I was appalled at the number of news organizations that named the “person of interest” who was taken into custody and then released late Sunday after authorities determined that he had nothing to do with the shooting. If you search Google News for that person’s name, you’ll get multiple hits, including The Washington Post, NBC News and CNN.

Some outlets appear to have tried to cover their tracks by deleting their earlier stories. But a person of interest is not the same as a suspect, and he shouldn’t have been identified in the first place, especially given that his detention was attributed to unnamed sources. Here is an ethical perspective from a notorious case in New Haven, Connecticut, some years ago.

A terrible weekend

The Brown shootings took place the same weekend as a mass murder in Sydney, Australia, where what was reported to be a father-and-son team killed at least 15 people, with another 42 hospitalized. The killings were carried out at a beachside Hanukkah gathering, and they’re being investigated as as an antisemitic incident. There was at least one act of incredible courage, as a bystander identified as Ahmed al Ahmed tackled one of the gunmen from behind, suffering serious injuries as a result. Ahmed’s parents are refugees who had recently arrived from Syria.

Finally, we all woke up this morning to the news that filmmaker Rob Reiner and his wife, photographer and producer Michele Singer Reiner, had been killed in their home in the Brentwood section of Los Angeles.

It was a terrible weekend. Hold your loved ones close.

More: Rhode Island-based independent journalist Steve Ahlquist has been covering the Brown shootings.

A Muzzle Award to Brown University, which investigated a student for committing journalism

Sayles Hall at Brown University. Photo (cc) 2021 by Chris Rycroft.

Recalcitrant administrators, emails and phone calls that go unreturned, and complaints from the people they write about — student journalists have a hard time, just as journalists do everywhere.

What happened to Brown University student Alex Shieh, though, went well beyond that.
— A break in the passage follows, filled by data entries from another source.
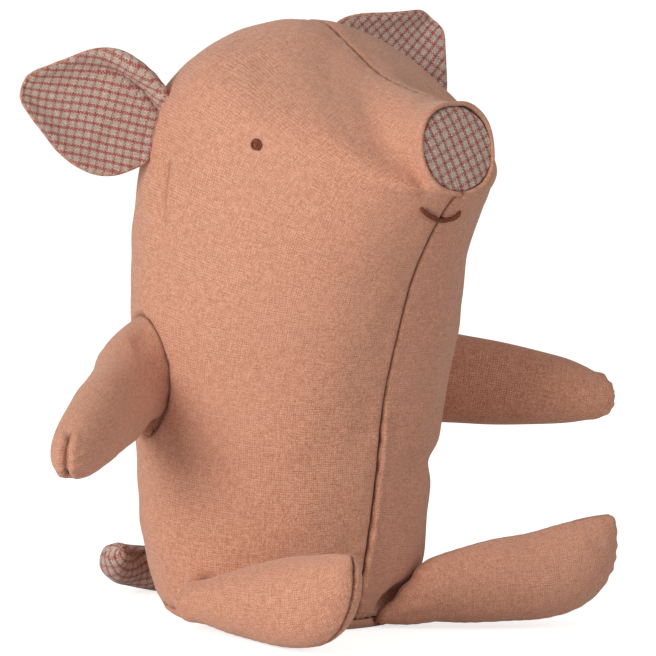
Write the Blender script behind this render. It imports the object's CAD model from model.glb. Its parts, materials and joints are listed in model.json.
"""Looks of a seated plush pig: sewn cloth panels, stuffing, stitches, light and camera."""

import json
import logging
import math
from bisect import bisect_left
from collections.abc import Callable
from dataclasses import dataclass, field
from enum import Enum
from functools import lru_cache, partial

import bmesh
import bpy
from mathutils import Matrix, Vector, noise


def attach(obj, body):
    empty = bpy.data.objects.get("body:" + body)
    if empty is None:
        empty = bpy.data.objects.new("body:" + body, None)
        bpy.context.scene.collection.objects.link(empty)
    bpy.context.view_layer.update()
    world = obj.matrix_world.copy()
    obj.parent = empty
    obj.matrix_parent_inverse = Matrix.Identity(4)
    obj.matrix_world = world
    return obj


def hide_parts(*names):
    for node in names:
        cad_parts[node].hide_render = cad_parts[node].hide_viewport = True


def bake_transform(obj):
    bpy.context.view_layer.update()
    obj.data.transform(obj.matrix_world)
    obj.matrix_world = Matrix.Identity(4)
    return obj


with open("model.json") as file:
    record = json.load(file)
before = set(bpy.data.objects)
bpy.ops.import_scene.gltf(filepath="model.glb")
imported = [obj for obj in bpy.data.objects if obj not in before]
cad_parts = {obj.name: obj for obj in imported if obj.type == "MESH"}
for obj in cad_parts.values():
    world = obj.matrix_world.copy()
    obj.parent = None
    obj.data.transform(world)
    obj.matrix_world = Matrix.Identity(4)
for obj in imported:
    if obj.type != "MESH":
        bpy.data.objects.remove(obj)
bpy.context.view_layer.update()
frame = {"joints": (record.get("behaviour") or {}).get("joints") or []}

log = logging.getLogger("pig")

MM = 0.001
TINY = 1e-9
UP = Vector((0, 0, 1)).freeze()
WHITE = (1.0, 1.0, 1.0, 1.0)
UV_NAME = "cloth"
CREASE_NAME = "crease"

Place = Callable[[float, float], Vector]
Crease = Callable[[float, float], float]


class Side(Enum):
    """The pig's own sides, with the sign of X there."""

    RIGHT = -1
    LEFT = 1

    @property
    def word(self) -> str:
        """The side's name as it stands in node names."""
        return self.name.lower()


# Shader nodes


class Signal:
    """A number socket of a material, written as arithmetic."""

    def __init__(self, shader: "Shader", socket: bpy.types.NodeSocket) -> None:
        """Keeps the material and the socket."""
        self.shader = shader
        self.socket = socket

    def math(self, operation: str, *others: "Signal | float") -> "Signal":
        """Adds a Math node on this socket.

        Args:
            operation: The node's operation.
            others: Its second and third inputs.

        Returns:
            The node's result.
        """
        return self.shader.number(operation, self, *others)

    def __add__(self, other: "Signal | float") -> "Signal":
        """self + other."""
        return self.math("ADD", other)

    __radd__ = __add__

    def __sub__(self, other: "Signal | float") -> "Signal":
        """self - other."""
        return self.math("SUBTRACT", other)

    def __rsub__(self, other: float) -> "Signal":
        """other - self."""
        return self.shader.number("SUBTRACT", other, self)

    def __mul__(self, other: "Signal | float") -> "Signal":
        """self * other."""
        return self.math("MULTIPLY", other)

    __rmul__ = __mul__

    def __truediv__(self, other: "Signal | float") -> "Signal":
        """self / other."""
        return self.math("DIVIDE", other)

    def __abs__(self) -> "Signal":
        """The size of self."""
        return self.math("ABSOLUTE")

    def __pow__(self, other: "Signal | float") -> "Signal":
        """self to a power."""
        return self.math("POWER", other)

    def sine(self) -> "Signal":
        """The sine of self."""
        return self.math("SINE")

    def above(self, limit: float) -> "Signal":
        """1 where self is greater than the limit, else 0."""
        return self.math("GREATER_THAN", limit)

    def step(self, low: float, high: float) -> "Signal":
        """A smooth step from 0 at low to 1 at high."""
        node = self.shader.node("ShaderNodeMapRange", {"interpolation_type": "SMOOTHSTEP"},
                                {"Value": self, "From Min": low, "From Max": high})
        return Signal(self.shader, node.outputs["Result"])


class Shader:
    """The node tree of a material or a world, with one method that adds any node."""

    def __init__(self, name: str, world: bool = False) -> None:
        """Starts an empty tree.

        Args:
            name: The material's or world's name.
            world: Whether it is a world.
        """
        self.block = (bpy.data.worlds if world else bpy.data.materials).new(name)
        self.block.use_nodes = True
        self.tree = self.block.node_tree
        self.tree.nodes.clear()

    def node(self, kind: str, settings: dict | None = None, inputs: dict | None = None) -> bpy.types.Node:
        """Adds a node.

        Args:
            kind: The node's type.
            settings: Its properties, set before its sockets.
            inputs: Socket name or number to a value, a socket or a Signal.

        Returns:
            The node.
        """
        made = self.tree.nodes.new(kind)
        for key, value in (settings or {}).items():
            setattr(made, key, value)
        for key, value in (inputs or {}).items():
            socket = made.inputs[key]
            if isinstance(value, Signal):
                value = value.socket
            if isinstance(value, bpy.types.NodeSocket):
                self.tree.links.new(value, socket)
            else:
                socket.default_value = value
        return made

    def number(self, operation: str, *inputs: "Signal | float") -> Signal:
        """Adds a Math node and returns its result."""
        node = self.node("ShaderNodeMath", {"operation": operation}, dict(enumerate(inputs)))
        return Signal(self, node.outputs[0])

    def cloth_plane(self) -> tuple[Signal, Signal]:
        """Where a point lies on its flat panel, in metres along the two thread directions."""
        uv = self.node("ShaderNodeUVMap", {"uv_map": UV_NAME})
        parts = self.node("ShaderNodeSeparateXYZ", inputs={0: uv.outputs[0]})
        return Signal(self, parts.outputs[0]), Signal(self, parts.outputs[1])

    def vector(self, x: "Signal | float", y: "Signal | float", z: "Signal | float" = 0.0) -> bpy.types.NodeSocket:
        """Joins three numbers to a vector."""
        return self.node("ShaderNodeCombineXYZ", inputs={0: x, 1: y, 2: z}).outputs[0]

    def place(self) -> bpy.types.NodeSocket:
        """The point in the object's own frame, in metres."""
        return self.node("ShaderNodeTexCoord").outputs["Object"]

    def crease(self) -> Signal:
        """How deep in a seam the point lies, from 0 to 1."""
        return Signal(self, self.node("ShaderNodeAttribute", {"attribute_name": CREASE_NAME}).outputs["Fac"])

    def mottle(self, where: bpy.types.NodeSocket, scale: float, detail: float = 2.0) -> Signal:
        """Noise about 0.5 at a point.

        Args:
            where: The point.
            scale: Cells per metre.
            detail: Octaves of finer noise.

        Returns:
            The noise.
        """
        node = self.node("ShaderNodeTexNoise", inputs={"Vector": where, "Scale": scale, "Detail": detail})
        return Signal(self, node.outputs["Fac"])

    def tint(self, factor: "Signal | float", first: object, second: object, mode: str = "MIX") -> bpy.types.NodeSocket:
        """Mixes two colours by a factor."""
        node = self.node("ShaderNodeMix", {"data_type": "RGBA", "blend_type": mode, "clamp_factor": True},
                         {0: factor, 6: first, 7: second})
        return node.outputs[2]

    def finish(self, inputs: dict, height: Signal, distance: float, strength: float) -> bpy.types.Material:
        """Ends the tree in a Principled shader.

        Args:
            inputs: Its socket values.
            height: The surface's relief for its Bump node.
            distance: The relief's full height in metres.
            strength: How far the relief shows.

        Returns:
            The material.
        """
        bump = self.node("ShaderNodeBump", inputs={"Height": height, "Distance": distance, "Strength": strength})
        shader = self.node("ShaderNodeBsdfPrincipled", inputs={**inputs, "Normal": bump.outputs[0]})
        self.node("ShaderNodeOutputMaterial", inputs={0: shader.outputs[0]})
        return self.block


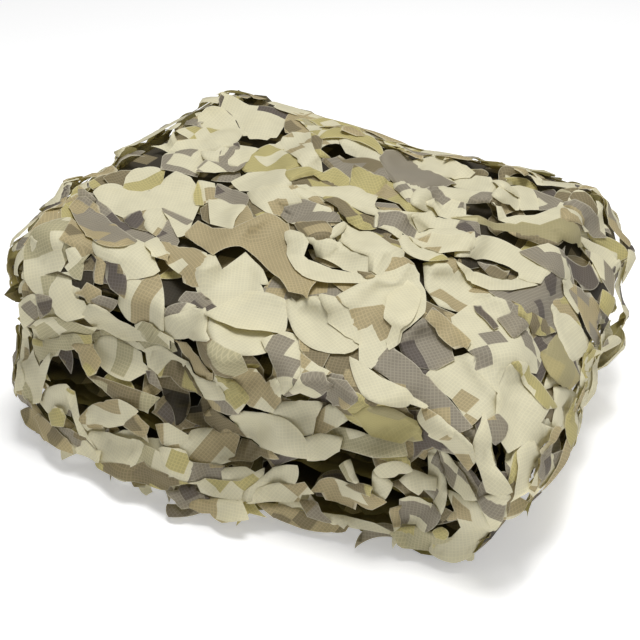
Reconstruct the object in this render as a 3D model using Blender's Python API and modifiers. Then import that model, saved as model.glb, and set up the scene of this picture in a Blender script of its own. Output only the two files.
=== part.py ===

According to Jeremy W. Peters of The New York Times, Shieh was investigated to determine whether he had violated the school’s code of conduct. Shieh’s offense was committing journalism by sending an email to 3,805 administrators in March and asking them, DOGE-like, “what tasks you performed in the past week.”

As Dominic Coletti wrote for the Foundation for Individual Rights and Expression (FIRE), which took up Shieh’s cause, Shieh was accused of misrepresenting himself by claiming that he was a reporter for The Brown Spectator, a conservative student publication — except that he was telling the truth. (The Spectator had gone on hiatus but was revived recently, so it’s possible that particular accusation was technically accurate. Not that it matters. You don’t need a news outlet to exercise your First Amendment rights.)

Two other students were also investigated. Though the Times reports that all three were cleared, the university administration has earned a New England Muzzle Award for its censorious approach to journalists who ask tough questions. After all, none of those administrators who were emailed had to respond, and reportedly many of them didn’t. FIRE’s Coletti writes:

Brown’s response here flies in the face of its due process and free expression guarantees, and threatens to chill student reporting on campus. Due process is essential not just to guarantee defendants a fair shake, but to uphold the legitimacy of campus disciplinary proceedings. It also acts as a bulwark protecting students’ individual liberties.

By the way, Shieh is an occasional contributor to The Boston Globe, and Globe columnist Carine Hajjar reported on his plight several weeks ago. She noted that one of Shieh’s fellow students at the Spectator criticized him because he “sorted scores of administrators, by name, into pejorative categories … all before having conducted a single interview.”

That’s pretty poor journalistic practice. It’s also protected by the First Amendment, especially at an independent publication like the Spectator, which has no ties to the university. Indeed, the administration is trying to force the paper to drop “Brown” from its name.

“Instead of chilling dissenting takes inside its community, Brown should be keener than ever to cultivate them,” Hajjar wrote. “Otherwise it’s asking for the Trump administration to swoop in with instructions.”